Stephen Mugo hopes to conduct greenhouse testing of different varieties
of Bt maize during 2002. The effects of the living plants on
both pest insects and the rest of the fauna will be investigated, again
in high-security greenhouse conditions. If the tests are successful,
further experiments will be carried out in field tests. Although the
maize plant has no natural relatives in Africa, pollination will be
studied in these experiments.
6
Insect-resistant plants from traditional breeding
Gene technology has attracted the greatest attention in the IRMA project
- motivating the scientists and inspiring the imagination of those holding
political responsibility - but this is only one aspect of the project
for supplying small farmers in Kenya (and later the whole of East Africa,
if possible) with insect-resistant maize varieties. It is the increased
resistance of the plants that matters, not the technology used to achieve
it.
It is no accident that the first concrete result of the project has
been the marketing of a traditionally bred maize variety with improved
resistance to stem borers. The seed still has to pass the required regulatory
approval procedures during the course of the year.

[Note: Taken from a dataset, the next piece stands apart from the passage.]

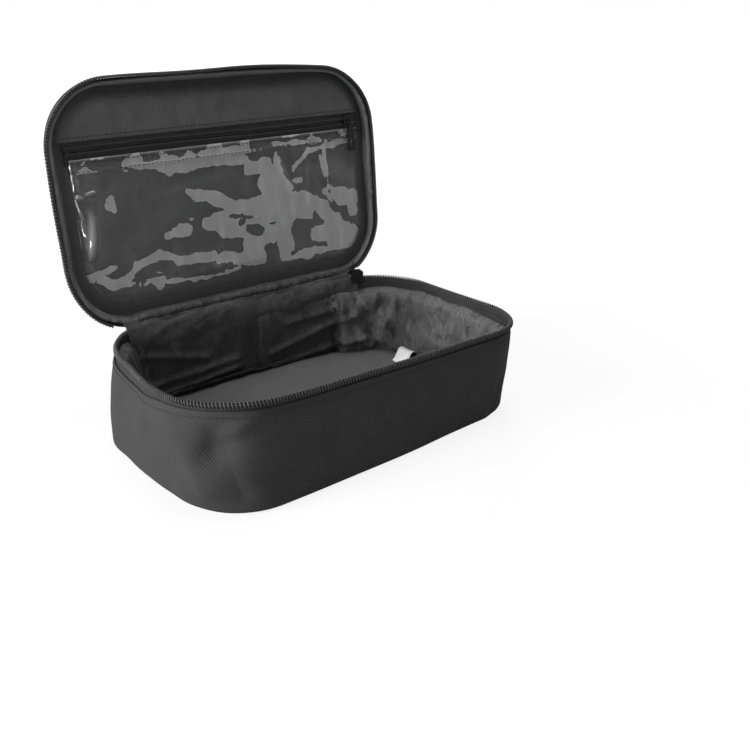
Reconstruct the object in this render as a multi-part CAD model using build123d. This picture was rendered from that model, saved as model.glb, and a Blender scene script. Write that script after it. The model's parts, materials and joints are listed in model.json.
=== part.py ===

Because farmers traditionally (and for financial reasons) use their
own seed set aside from the latest harvest, the IRMA project concentrates
on open pollinating varieties. There are only very few small farmers
who could afford buying hybrid seed. But even if the project management
succeeds in developing open pollinating insect resistant - either conventional
or transgenic - varieties it is still an open question how many farmers
would ever use them. Until now most of them stick to their local seed
which is slowly improved by careful selection.
Joseph Mwangangi Kivuvo in the fertile hinterland of Machakos also
stays skeptical. How much would this newfangled maize cost, he wants
to know. When answered that it would meet the price of today's current
varieties, he makes things clear: "That's too expensive."
Jürg Bürgi is freelance journalist from Basel.